Perhaps the most valuable form of order that you can use, the stop loss order does exactly what it says. It stops you losing any more money when you have a losing trade. You place the order at a certain price, and if the quoted price drops to this level your trade is closed out automatically. Your trade has been “Stopped out”. It locks in your loss, but stops you losing more if the price continues to go against you. You’re not given a warning, and you do not have to be watching the market.
“A stop loss is an instruction to Sell if the price falls to, or goes below, a pre-determined level.”
Spread Betting Tip: Stop Losses
- Before you even enter a trade you really must have decided when you will cut your losses and get out if it goes against you.
- Be prepared for whatever the market throws at you.
- Beware of placing very large stops – say stops of 400 or 500 points on say the FTSE 100 or Dow. Stops of this magnitude will require a lot of capital to sustain.
The stop loss is based on the charts it can often be set quite tight at just below key support levels. As far as risk management goes, most experienced traders adopt a strategy of risking a set amount of their trading capital per trade (say 5%). The way to do this is to identify where to put the stop loss level based on the chart and then adjust the stake size to get the suitable stake size. This kind of risk management helps to preserve your capital while enabling your to take advantage of market opportunities.
Stop Loss Example
Let’s assume you have just opened a trade long, you set a stop below your entry point in case the price goes against your position and you want the trade to be closed for a loss (known as being ‘Stopped out’).
NOTE: With some spread betting companies, using stop losses is compulsory.
In the example above (Figure 6) you went long on JJB Sports at 460. You also decide that if the price goes below 443 you wish to close the trade and cut your losses. So you place a stop order at 443. It is a stop order because the price has got worse for your position – you have made a loss. This is the normal use for a stop order hence it is often referred to as a stop loss.
One point to realize is that the price you set is not necessarily what the bet will be closed at. If the market is fluctuating wildly, this may mean that you lose more than you expected. What the stop loss order is saying to your spread betting broker is that if the price hits the set level, go ahead and close the position at whatever price the market will accept. Once a stock (or other market for that matter) hits the stop loss level, the spread betting provider will do their utmost to sell at the best price although there is a risk that they cannot close the trade at your specified level, in which case you might get a worse price.
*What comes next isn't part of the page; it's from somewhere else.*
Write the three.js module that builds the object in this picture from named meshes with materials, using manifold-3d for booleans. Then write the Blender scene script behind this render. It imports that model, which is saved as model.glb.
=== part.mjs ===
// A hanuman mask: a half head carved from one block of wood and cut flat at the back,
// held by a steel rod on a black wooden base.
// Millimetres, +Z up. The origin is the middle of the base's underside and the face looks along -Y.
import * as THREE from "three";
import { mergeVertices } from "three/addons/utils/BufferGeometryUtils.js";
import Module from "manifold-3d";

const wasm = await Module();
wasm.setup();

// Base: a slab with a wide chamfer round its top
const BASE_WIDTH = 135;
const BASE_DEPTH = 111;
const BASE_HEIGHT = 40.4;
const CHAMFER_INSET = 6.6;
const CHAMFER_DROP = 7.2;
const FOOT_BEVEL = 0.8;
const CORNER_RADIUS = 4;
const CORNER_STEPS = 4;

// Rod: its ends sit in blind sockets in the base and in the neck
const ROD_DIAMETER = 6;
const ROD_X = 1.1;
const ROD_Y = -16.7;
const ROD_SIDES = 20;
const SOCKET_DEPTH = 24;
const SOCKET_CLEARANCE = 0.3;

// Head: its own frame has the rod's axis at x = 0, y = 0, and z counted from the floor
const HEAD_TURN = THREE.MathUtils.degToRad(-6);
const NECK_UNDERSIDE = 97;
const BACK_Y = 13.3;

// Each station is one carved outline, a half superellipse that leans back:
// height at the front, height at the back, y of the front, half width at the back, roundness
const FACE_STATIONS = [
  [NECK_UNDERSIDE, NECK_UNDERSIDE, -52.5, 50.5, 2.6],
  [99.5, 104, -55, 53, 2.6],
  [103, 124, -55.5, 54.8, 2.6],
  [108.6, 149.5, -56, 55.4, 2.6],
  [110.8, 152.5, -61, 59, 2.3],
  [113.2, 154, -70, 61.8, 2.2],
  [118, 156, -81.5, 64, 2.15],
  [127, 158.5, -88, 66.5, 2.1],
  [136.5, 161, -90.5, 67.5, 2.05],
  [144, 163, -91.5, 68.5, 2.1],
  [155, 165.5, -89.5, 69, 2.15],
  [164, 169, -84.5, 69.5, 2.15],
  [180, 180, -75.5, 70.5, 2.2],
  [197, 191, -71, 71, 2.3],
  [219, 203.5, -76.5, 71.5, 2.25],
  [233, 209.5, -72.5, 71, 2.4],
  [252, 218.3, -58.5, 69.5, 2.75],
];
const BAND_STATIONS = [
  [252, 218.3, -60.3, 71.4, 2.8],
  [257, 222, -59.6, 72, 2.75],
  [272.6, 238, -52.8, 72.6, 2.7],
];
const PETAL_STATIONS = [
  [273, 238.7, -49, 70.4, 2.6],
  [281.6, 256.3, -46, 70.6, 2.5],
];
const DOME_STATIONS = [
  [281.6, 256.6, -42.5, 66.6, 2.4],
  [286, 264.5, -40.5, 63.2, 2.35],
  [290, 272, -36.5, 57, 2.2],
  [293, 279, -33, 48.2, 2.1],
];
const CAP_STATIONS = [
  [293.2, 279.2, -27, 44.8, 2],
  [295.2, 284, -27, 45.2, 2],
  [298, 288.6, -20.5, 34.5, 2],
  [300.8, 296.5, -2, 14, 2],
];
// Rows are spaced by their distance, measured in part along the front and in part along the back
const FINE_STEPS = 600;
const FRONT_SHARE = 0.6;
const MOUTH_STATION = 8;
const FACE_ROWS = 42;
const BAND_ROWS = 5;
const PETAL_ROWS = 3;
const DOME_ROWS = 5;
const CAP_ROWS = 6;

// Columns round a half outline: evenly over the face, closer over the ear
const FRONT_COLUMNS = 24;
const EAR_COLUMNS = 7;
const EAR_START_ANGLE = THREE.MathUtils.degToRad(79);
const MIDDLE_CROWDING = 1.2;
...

This could be the case if unexpected news hits the stock, like a profit warning, and the shares drop sharply when the market opens so you should always be wary of trading around company financial updates.
You always want to position your stop loss level with respect to how volatile the price is. If you set it too close to the price you open the trade at, then the price may fluctuate and trigger the order, even though it reverses straightaway and goes in the direction you had hoped. But of course, if you set it too far away you stand to lose more money on a losing trade. It is a good idea to look at the price chart and see how much it typically moves.
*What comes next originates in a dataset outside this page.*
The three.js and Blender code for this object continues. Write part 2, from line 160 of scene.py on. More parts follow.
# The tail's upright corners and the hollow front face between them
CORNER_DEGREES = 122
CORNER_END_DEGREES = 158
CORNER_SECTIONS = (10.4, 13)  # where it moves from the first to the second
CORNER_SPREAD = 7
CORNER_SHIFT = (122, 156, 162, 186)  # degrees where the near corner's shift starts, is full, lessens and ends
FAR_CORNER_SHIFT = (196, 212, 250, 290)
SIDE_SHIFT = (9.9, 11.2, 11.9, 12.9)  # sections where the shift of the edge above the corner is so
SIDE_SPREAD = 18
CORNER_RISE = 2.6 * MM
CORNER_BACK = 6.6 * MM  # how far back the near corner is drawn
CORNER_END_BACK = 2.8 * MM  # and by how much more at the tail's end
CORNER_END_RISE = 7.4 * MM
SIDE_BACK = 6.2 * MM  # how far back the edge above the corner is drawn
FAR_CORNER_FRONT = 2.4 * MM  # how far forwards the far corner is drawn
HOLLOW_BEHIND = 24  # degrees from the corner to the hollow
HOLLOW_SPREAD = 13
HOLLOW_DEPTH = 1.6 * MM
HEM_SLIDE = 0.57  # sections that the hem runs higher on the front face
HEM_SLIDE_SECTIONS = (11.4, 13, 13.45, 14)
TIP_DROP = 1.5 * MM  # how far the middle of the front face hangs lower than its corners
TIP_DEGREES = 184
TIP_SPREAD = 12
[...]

Another problem that can arise is when you have a limited amount on deposit with the broker, in comparison to your spread bet size. The broker may try to reduce the potential loss by limiting how far away from the initial price the stop loss order can be placed, in order to protect his position. This may cause the order to stop you out of a winning trade on a minor fluctuation. The answer in this case is to reduce the size of your bet, so that your account can handle a wider stoploss level.
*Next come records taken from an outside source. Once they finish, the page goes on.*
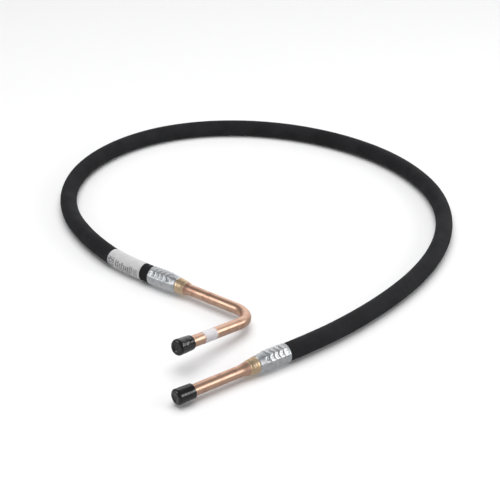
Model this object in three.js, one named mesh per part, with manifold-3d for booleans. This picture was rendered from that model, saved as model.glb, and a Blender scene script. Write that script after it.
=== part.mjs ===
// A refrigerant suction line: a barrier hose with a copper tube crimped into each of its ends.
// One tube is straight, the other has an elbow, and each is closed by a push-on vinyl cap.
// Units are millimetres and +Z is up. The floor that the line lies on is the plane z = 0.
// The origin is on that floor, under the middle of the box around the two end fittings.
import * as THREE from "three";
import { mergeVertices } from "three/addons/utils/BufferGeometryUtils.js";
import Module from "manifold-3d";

// Hose
const HOSE_DIAMETER = 24;
const HOSE_BORE = 13;
const HOSE_SIDES = 12;
const HOSE_STEPS = 76;
const HOSE_IN_FERRULE = 31;
const STRAIGHT_OUT = 10;

// Crimped ferrule
const FERRULE_LENGTH = 46;
const FERRULE_DIAMETER = 26.4;
const FERRULE_MOUTH_EDGE = 0.45;
const FERRULE_TAPER = 18;
const FERRULE_TAPER_DROP = 1.8;
const FERRULE_END_WALL = 14;
const GROOVE_COUNT = 4;
const GROOVE_FIRST = 9.5;
const GROOVE_PITCH = 8.8;
const GROOVE_WIDTH = 4.4;
const GROOVE_DEPTH = 0.45;

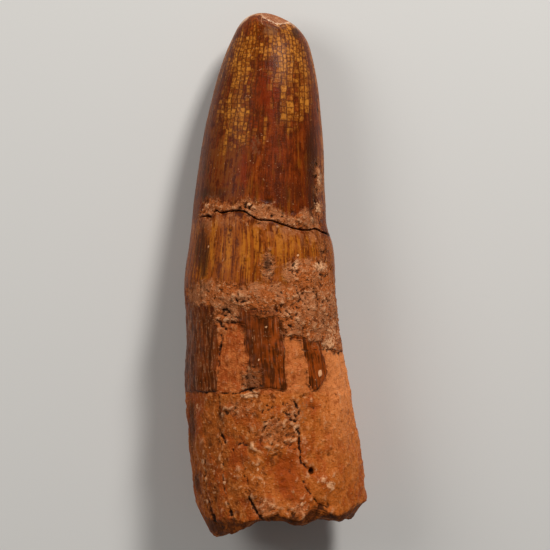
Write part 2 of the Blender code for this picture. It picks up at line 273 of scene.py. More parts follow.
# %% Enamel coat
ENAMEL = 0.42
PLATE_EDGE = 0.12
FRONT_COAT_END = [(-18.5, 61.0), (-9.0, 62.0), (3.5, 65.0), (9.5, 66.6), (12.0, 67.8), (18.5, 67.6)]
BACK_COAT_END = [(-18.5, 61.0), (-6.0, 66.0), (2.0, 68.0), (8.0, 64.0), (18.5, 65.5)]
FRONT_PANELS = [[(60.0, -19.5, -11.4), (66.0, -19.5, -11.4), (76.4, -19.5, -11.6)],
                [(60.0, -6.4, 0.9), (62.5, -6.0, 1.4), (66.5, -5.7, 1.9), (70.0, -5.3, 2.0),
                 (75.2, -5.4, 2.2)],
                [(64.5, 5.2, 8.9), (67.5, 5.7, 9.4), (70.5, 6.4, 10.2), (72.7, 6.8, 10.2),
                 (74.0, 7.0, 9.6), (75.4, 7.8, 8.4)]]
BACK_PANELS = [[(60.0, -19.5, -13.4), (68.0, -19.5, -12.6), (76.4, -19.5, -13.0)],
               [(60.0, -8.2, 3.2), (68.0, -8.6, 3.8), (76.4, -8.0, 3.4)],
               [(62.0, 7.4, 10.6), (70.0, 7.2, 11.0), (76.4, 7.8, 10.6)]]


def panel_room(x, down, rows):
    """Room inside a panel of enamel, which has a left and a right edge for each row."""
    places, left, right = np.array(rows).T
    across = np.minimum(x - curve(np.stack((places, left), axis=1), down),
                        curve(np.stack((places, right), axis=1), down) - x)
    return np.minimum(across, np.minimum(down - places[0], places[-1] - down))


def coat_room(x, down, coat_end, panels):
    """Room on the enamel, positive on it and negative on bare dentine."""
    room = curve(coat_end, x) - down
    for rows in panels:
        room = np.maximum(room, panel_room(x, down, rows))
    return np.minimum(room, ENAMEL_END - down)


# %% [markdown]
# ## Mounds and pits
#
# Old surfaces are full of small accidents: lumps of sandstone that stayed on, and pits
# where a grain fell out. A mound is a soft ellipse with a place, a half width, a half
# height and a rise, and a pit is the same with a negative rise. A list of numbers keeps
# them easy to move.

# %% Mounds and pits
MOUND_FALL, MOUND_POWER = 1.4, 1.5
FRONT_LUMPS = [(6.0, 52.5, 3.6, 2.8, 0.5), (8.8, 58.2, 3.2, 3.4, 0.55),
               (4.4, 60.6, 3.0, 2.6, 0.4), (-3.0, 57.0, 8.0, 1.8, 0.22),
               (-6.0, 38.9, 5.0, 1.3, 0.3), (5.0, 41.6, 3.6, 1.2, 0.3),
               (-1.3, 38.1, 1.2, 0.7, -0.22), (-6.3, 56.8, 1.5, 0.6, 0.3),
               (-10.2, 60.4, 1.5, 1.2, -0.5), (-0.8, 50.8, 1.3, 2.4, -0.3),
               (7.4, 62.6, 2.0, 1.2, 0.35), (1.2, 91.6, 3.6, 5.4, -1.0),
               (0.4, 84.0, 4.4, 2.2, -0.5), (-4.2, 86.6, 1.1, 1.2, 0.4),
               (7.4, 91.3, 0.65, 0.65, -1.3), (11.2, 93.8, 2.6, 3.4, 0.35),
               (12.4, 83.0, 2.2, 6.0, 0.3), (-8.0, 91.5, 2.0, 5.0, 0.35),
               (1.6, 79.6, 1.8, 1.6, 0.35), (-14.4, 84.0, 1.7, 7.0, 0.25),
               (9.0, 98.4, 2.4, 1.4, -0.6), (-13.5, 40.9, 0.55, 0.4, -0.7),
               (-5.2, 38.6, 0.6, 0.5, -0.25), (-5.2, 38.6, 0.3, 0.3, 0.5),
               (-0.6, 41.0, 0.35, 0.4, -0.6), (8.6, 39.2, 0.9, 1.6, 0.35),
               (8.7, 33.6, 0.6, 1.8, 0.3), (-9.8, 79.8, 0.5, 0.7, -0.5),
               (-8.8, 43.7, 0.4, 0.4, -0.25), (-5.6, 49.2, 0.5, 0.4, 0.3),
               (8.9, 72.2, 0.35, 0.7, 0.3), (9.4, 93.0, 1.4, 0.9, 0.3)]
BACK_LUMPS = [(-6.0, 52.0, 4.2, 3.0, 0.35), (3.0, 30.0, 2.4, 3.2, -0.3),
              (7.0, 47.5, 2.2, 2.6, 0.4), (-9.0, 70.0, 1.6, 1.6, -0.6),
              (10.0, 84.0, 2.6, 5.0, -0.7), (-7.0, 88.0, 3.0, 4.5, -0.6),
              (1.5, 95.0, 3.4, 3.2, 0.5), (13.0, 94.0, 2.0, 3.2, 0.4),
              (-12.0, 94.0, 1.4, 3.6, 0.4), (-2.0, 80.5, 3.4, 1.4, 0.3)]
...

If you have a winning trade, you can also use a stop loss order which you place after you are showing a profit, rather than at the same time as your initial bet. You simply place a stop loss order with the price higher than the opening price (for a long trade). If the price reverses, the bet will be stopped out at a higher level than the entry, locking in your profit. Again, do not place a stop loss order too close to the current price in case you’re stopped out on the fluctuations.
‘Arguably the hardest lesson to learn when people start trading is when to hold your hands up and admit you have got it wrong. Using stop loss levels when opening a spread bet forces clients to tackle this issue’ says market analyst Alastair McCaig.